Since August 18, 2011, over three years of dialogues have taken place, consisting of more than nine official negotiations between the Government’s Union Peace Working Committee (UPWC) and the ethnic armed organizations’ Nationwide Ceasefire Coordination Team (NCCT). Although, it produced some significant accomplishments in the initial stages, eventually only eight of the more than 20 ethnic armed groups signed the so-called Nationwide Ceasefire Agreement (NCA) on October 15, 2015, well short of the nationwide agreement that was sought.

These arrangements were expected to provide relief to the cross-border insurgency issues between India and Myanmar and develop a peaceful coexistence.
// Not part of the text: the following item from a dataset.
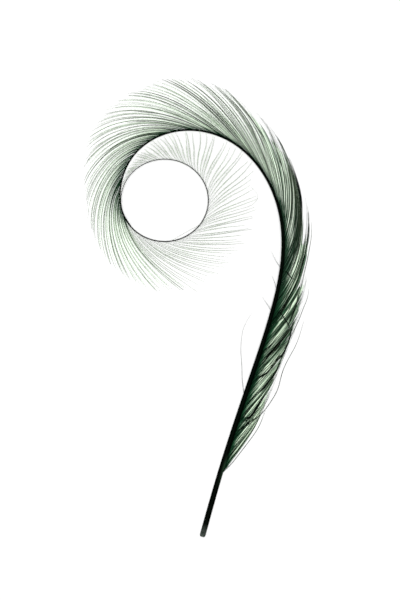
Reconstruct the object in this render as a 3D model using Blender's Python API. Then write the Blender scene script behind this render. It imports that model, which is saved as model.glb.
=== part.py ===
"""Curled sickle feather of a golden pheasant, lying flat and seen from above.

The feather grew as one piece, so it is one closed body: a tapering shaft, with a row of long
locks growing out of its outer side, and a few single wisps out of its inner side.
X runs to the right and Y towards the top of the curl. Z is up, and the floor is Z = 0.
"""

import bmesh
import bpy
import numpy as np

MM = 0.001

# The shaft's route in plan, in mm: the quill end first, up the long side and over the top of the curl.
SHAFT_POINTS = [(0.9, -75.8), (7.3, -53.3), (16.5, -25.0), (24.7, 1.0), (27.7, 17.8), (26.4, 33.5),
                (20.4, 46.5), (10.8, 55.6), (-0.8, 59.5), (-12.2, 58.1), (-21.6, 51.6), (-26.1, 41.8)]

# The end of the curl closes on itself in an almost round ring, a little smaller on each turn.
RING_CENTRE = (-11.6, 36.2)
RING_RADII = (14.63, 13.73)
RING_FROM_DEG = 205
RING_TO_DEG = 580
RING_STEP_DEG = 25
RING_SHRINK_PER_TURN = 0.011
ROUTE_SAMPLES = 6000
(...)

If Suu Kyi wins the elections, India would see a ray of hope as she believes “India is her second home’’ and she looks up to India for their democratic governance. India can expect an in-depth bilateral conversation about the issues mentioned above and create improved relations. This can also lead to help resolve certain Northeast India issues.

Last week, Myanmar President Thein Sein asserted in an interview with a news agency, that the government and the military would provide full support to the democratic elections to make sure they “follow and respect the results of a free and fair election”.

The president described the elections as “the most meaningful and important one in Myanmar history”.

As a reply to Suu Kyi’s request to the international community to monitor the elections for an unbiased counting of votes, around 10,000 election monitors registered with the country’s election commission including delegations from the United States, the European Union, and Japan. Electorates themselves were also vigilant with the help of social media.

The election commission said it would be announcing the results from Monday at 9 AM and would continue throughout the day and the entire week.